System 2: Implement a delivery hour audit quarterly
Pull your time-tracking data every quarter and compare contracted hours to actual hours delivered for every account. This exercise will consistently reveal accounts that are significantly over-serviced and eroding your margins without anyone noticing. It will also reveal clients who are systematically under-utilizing their retainer scope, creating an opportunity for a proactive upsell conversation.
Agencies that do not track time at the task level are flying blind. Even rough time-tracking data is dramatically better than none. Tools like Harvest, Toggl Track, or the time-tracking modules within platforms like Monday.com or ClickUp provide sufficient data for this analysis.
System 3: Create a client complexity scoring matrix
Assign every client a complexity score based on factors such as communication intensity, revision frequency, stakeholder count, approval cycle length, campaign type, and industry volatility. Use a simple 1 to 5 scale for each factor and sum the scores. A client scoring 18 out of 25 is a high-complexity client and should be allocated significantly more capacity than a client scoring 8 out of 25, even if their contracted spend is similar.
This scoring process does not need to be perfect to be valuable. Even a rough complexity framework will substantially improve the accuracy of your resource allocation decisions.
System 4: Introduce a capacity gate in your sales process
One of the most powerful changes an agency can make is adding a formal capacity review step before any new client contract is signed. This does not need to be a lengthy process. A 30-minute internal review where the relevant team leads confirm available capacity before leadership commits to a start date is sufficient. This single intervention prevents the pattern of over-commitment at the sales stage that becomes a delivery crisis two months later.
Some agencies formalize this with a capacity intake form that the sales team completes for every opportunity above a certain contract value. The form documents required services, estimated weekly hours, requested start date, and assigned team members. It is reviewed by the operations lead before a proposal goes out.
System 5: Build a 90-day forward capacity forecast
Most agencies plan capacity on a week-to-week basis at best. High-performing agencies maintain a rolling 90-day capacity forecast that maps projected client demand, anticipated contract renewals and non-renewals, planned team absences, and new business pipeline against available team capacity.

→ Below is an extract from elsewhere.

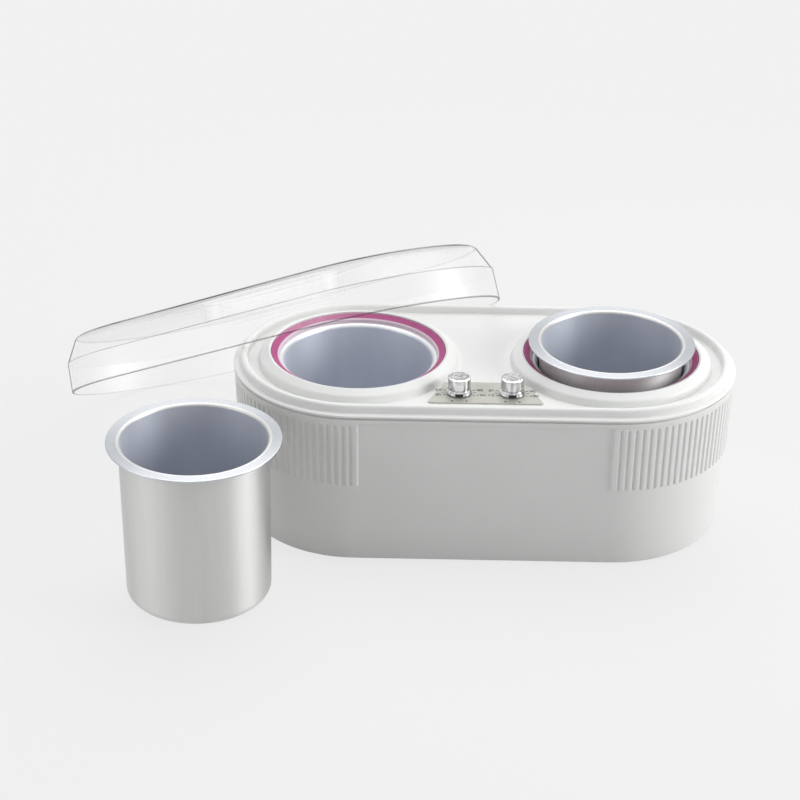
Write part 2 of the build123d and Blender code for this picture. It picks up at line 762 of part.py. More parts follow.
lid_along, _, lid_up = lid_axes(lid_climb)
lid_height = max(on_table, on_heater) + lid_clearance
lid_plane = Plane((lid_x, lid_y, lid_height), x_dir=lid_along, z_dir=lid_up)
crown_top = lid_crown + lid_dome
shoulder_radius = lid_radius - lid_shoulder
dome_outside = lid_dome_blend / tan(atan2(lid_dome, shoulder_radius / 2) / 2)
dome_inside = lid_dome_blend / tan(atan2(lid_dome, shoulder_radius / 2 - lid_wall) / 2)
with BuildPart() as lid:
    carry_round([
        (lid_radius - lid_wall, 0),
        (lid_radius, 0),
        (lid_radius - lid_skirt_draft, lid_skirt, lid_skirt_round),
        (shoulder_radius, lid_crown, lid_shoulder_round),
        (shoulder_radius / 2, crown_top, dome_outside),
        (0, crown_top),
        (0, crown_top - lid_wall),
        (shoulder_radius / 2, crown_top - lid_wall, dome_inside),
        (shoulder_radius - lid_wall, lid_crown - lid_wall, lid_shoulder_round - lid_wall),
        (lid_radius - lid_skirt_draft - lid_wall, lid_skirt, lid_skirt_round / 2),
    ], lid_plane)
    # Leaf-shaped field, raised a little out of the crown
    with BuildSketch(lid_plane.offset(crown_top - lid_wall / 2)):
        with BuildLine():
            for side in (-1, 1):
                ThreePointArc((-leaf_length / 2, 0), (0, side * leaf_width / 2), (leaf_length / 2, 0))
        make_face()
    extrude(amount=lid_wall / 2 + leaf_rise)
    # Sunk grip in the leaf: a trough that runs round a hollow pinch bar
    grip_straight = grip_length - grip_width
    with BuildSketch(lid_plane.offset(crown_top - grip_depth - lid_wall)):
        SlotCenterToCenter(grip_straight, grip_width + 2 * lid_wall)
    extrude(amount=grip_depth)
    with BuildSketch(lid_plane.offset(crown_top - grip_depth)):
        SlotCenterToCenter(grip_straight, grip_width)
        SlotCenterToCenter(grip_straight, bar_width, mode=Mode.SUBTRACT)
    extrude(amount=grip_depth + lid_wall, mode=Mode.SUBTRACT)
    with BuildSketch(lid_plane.offset(crown_top - grip_depth - lid_wall)):
        SlotCenterToCenter(grip_straight, bar_bore)
    extrude(amount=grip_depth, mode=Mode.SUBTRACT)
save(lid, "lid")
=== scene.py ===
import math

import bmesh
import bpy
import numpy as np
from mathutils import Matrix


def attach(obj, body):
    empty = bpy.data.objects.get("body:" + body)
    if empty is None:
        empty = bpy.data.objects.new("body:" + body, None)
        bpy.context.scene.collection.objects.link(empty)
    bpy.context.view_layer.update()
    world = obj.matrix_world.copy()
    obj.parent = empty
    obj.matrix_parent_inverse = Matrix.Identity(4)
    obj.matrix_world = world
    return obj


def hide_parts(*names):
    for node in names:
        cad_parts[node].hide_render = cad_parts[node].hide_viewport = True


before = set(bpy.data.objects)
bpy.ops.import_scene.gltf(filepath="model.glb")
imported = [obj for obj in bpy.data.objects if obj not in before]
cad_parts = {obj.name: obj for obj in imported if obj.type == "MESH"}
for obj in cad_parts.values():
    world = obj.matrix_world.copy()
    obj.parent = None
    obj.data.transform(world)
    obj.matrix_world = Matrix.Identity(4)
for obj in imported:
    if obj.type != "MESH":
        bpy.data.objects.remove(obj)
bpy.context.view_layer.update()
scene = bpy.context.scene
print("frame loaded")

# Sizes are in millimetres up to the moment a mesh is made
mm = 0.001
spine = 76.5  # half the distance between the two wells


def pick(settings, names):
    # The settings that the words in names stand for
    return [settings[name] for name in names.split()]


# Shader maths

def maths(operation, swapped=False):
    # A method that adds one Math node. A reflected operator has its two values swapped
    def method(self, *others):
        values = (*others, self) if swapped else (self, *others)
        return self.look.add("Math", dict(enumerate(values)), operation=operation)
    return method


class Wire:
    # An output of a node, the first one unless a name or number picks another. Maths on it adds Math nodes
    def __init__(self, look, node, key=0):
        self.look, self.node, self.key = look, node, key

    def __getitem__(self, key):
        return Wire(self.look, self.node, key)

    __add__, __radd__ = maths("ADD"), maths("ADD", swapped=True)
    __sub__, __rsub__ = maths("SUBTRACT"), maths("SUBTRACT", swapped=True)
    __mul__, __rmul__ = maths("MULTIPLY"), maths("MULTIPLY", swapped=True)
    __truediv__, __rtruediv__ = maths("DIVIDE"), maths("DIVIDE", swapped=True)
    __pow__, __gt__, __abs__ = maths("POWER"), maths("GREATER_THAN"), maths("ABSOLUTE")
    most, least = maths("MAXIMUM"), maths("MINIMUM")


class Look:
    # A node tree of one finish: add() takes a node's kind, the values or wires of its sockets and its settings
    def __init__(self, name, owner=None):
        self.owner = owner or bpy.data.materials.new(name)
        self.owner.use_nodes = True
        self.tree = self.owner.node_tree
        self.tree.nodes.clear()

    def add(self, kind, sockets=None, **settings):
        node = self.tree.nodes.new("ShaderNode" + kind)
        for name, value in settings.items():
            setattr(node, name, value)
        for key, value in (sockets or {}).items():
            if isinstance(value, Wire):
                self.tree.links.new(value.node.outputs[value.key], node.inputs[key])
            else:
                node.inputs[key].default_value = value
        return Wire(self, node)

    def place(self, shift=(0, 0, 0), stretch=(1, 1, 1)):
        # Object coordinates, shifted to a piece's middle and stretched along its grain
        inMetres = [-value * mm * factor for value, factor in zip(shift, stretch)]
        coordinates = self.add("TexCoord")["Object"]
        return self.add("Mapping", {"Vector": coordinates, "Location": inMetres, "Scale": stretch})

    def noise(self, size, detail=3, rough=0.5, where=None):
        # Cloudy value from 0 to 1 whose patches are about size millimetres across
        sockets = {"Vector": where or self.place(), "Scale": 1 / (size * mm), "Detail": detail, "Roughness": rough}
        return self.add("TexNoise", sockets)["Fac"]

    def spread(self, value, low, high):
        # Takes a value from low to high onto 0 to 1, with soft ends
        sockets = {"Value": value, "From Min": low, "From Max": high}
        return self.add("MapRange", sockets, interpolation_type="SMOOTHSTEP")["Result"]

    def blend(self, share, first, second):
        # Colour that goes from first to second
        colours = [value if isinstance(value, Wire) else (*value, 1) for value in (first, second)]
        return self.add("Mix", {0: share, 6: colours[0], 7: colours[1]}, data_type="RGBA")[2]

    def bump(self, height, depth, strength):
        # Normal of a face that rises by depth millimetres where the height goes from 0 to 1
        return self.add("Bump", {"Height": height, "Distance": depth * mm, "Strength": strength})

    def split(self, vector=None):
        # The X, Y and Z of a place
        return self.add("SeparateXYZ", {0: vector or self.place()})

    def seenDirectly(self):
        # 1 for what the camera sees, also in a mirror or through a clear face, and 0 for light thrown on
        rays = self.add("LightPath")
        return rays["Is Camera Ray"].most(rays["Is Glossy Ray"]).most(rays["Is Transmission Ray"])

    def finish(self, colour, roughness, **others):
        # Principled surface; names such as coatWeight stand for its sockets
        sockets = {"Base Color": colour if isinstance(colour, Wire) else (*colour, 1), "Roughness": roughness}
        for name, value in others.items():
            words = "".join(" " + letter if letter.isupper() else letter for letter in name)
            sockets[{"specular": "Specular IOR Level"}.get(name, words.title())] = value
        self.add("OutputMaterial", {"Surface": self.add("BsdfPrincipled", sockets)})
        return self.owner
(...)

This forward view gives leadership enough runway to make informed hiring decisions, have scope adjustment conversations with clients, or restructure team assignments before a crisis develops.
The systems described above only work if your marketing ops infrastructure supports them. This means making a genuine investment in operational tooling and, more importantly, in the discipline to use it consistently.
Choose a project management platform that allows you to assign tasks with time estimates, track actual time spent, and view team workload at a glance. Popular options for agencies include Asana, Monday.com, ClickUp, and Teamwork. Each has strengths and tradeoffs, but all are capable of supporting a solid capacity visibility practice if used rigorously.
More important than the tool selection is the operational discipline around it. Every deliverable must be logged. Every project must have a responsible owner and a time estimate. Every team member must have visibility into their own utilization. This is not about micromanagement. It is about giving your team and your leadership accurate information to make better decisions.
Agencies that invest in this discipline typically see a measurable improvement in delivery quality, a reduction in reactive fire-fighting, and an increase in team satisfaction scores within two to three quarters of implementation. The data becomes a conversation-starter rather than a surveillance tool when framed correctly.
One of the most effective capacity planning tools available to a digital marketing agency is a well-managed network of trusted freelancers and specialist partners. Rather than defaulting to full-time hiring every time demand spikes, high-performing agencies maintain a bench of pre-vetted specialists they can activate quickly for overflow work, specialized skill gaps, or project-based engagements.
The key word is pre-vetted. The time to build freelancer relationships is not when you are already over capacity. Agencies that scramble to find talent during a crunch are taking on additional risk through unknown quality, unclear communication standards, and misaligned expectations. Investing in freelancer relationships during periods of relative calm creates an on-demand extension of your team that can be deployed when the capacity model flags a risk.
This model also gives agencies flexibility in responding to new business opportunities that fall outside their core competency without turning down revenue or compromising delivery quality on existing accounts.
Capacity planning is not a one-time exercise. It requires a recurring operational rhythm. Here is a simple framework that agencies can implement immediately:
This rhythm does not need to be elaborate. It needs to be consistent. The agencies that maintain this discipline are the ones that stop being surprised by capacity crises and start operating with confidence.
There is a strategic dimension to this conversation that goes beyond operational efficiency. Agencies that get capacity planning right are able to do something their competitors cannot: make confident commitments to clients and consistently keep them. In a marketplace where agencies frequently overpromise and underdeliver, reliable execution is a genuine differentiator.
It also creates the conditions for sustainable growth. An agency that understands its true capacity ceiling can grow deliberately, at a pace that does not compromise delivery quality or destroy the team in the process. That kind of growth is more defensible, more profitable, and frankly, more enjoyable to be part of.
Capacity planning is not the most exciting topic in digital marketing. It does not generate the buzz of a new AI tool or a breakthrough campaign result. But after nearly two decades watching agencies succeed and fail, the operational fundamentals are almost always the deciding factor. The agencies that build strong marketing ops practices, including rigorous capacity planning, are the ones that are still growing five and ten years later.
Start with a simple utilization model. Add a capacity gate to your sales process. Build the discipline to review and act on the data weekly. Those three steps alone will put you ahead of the majority of agencies operating in this market right now.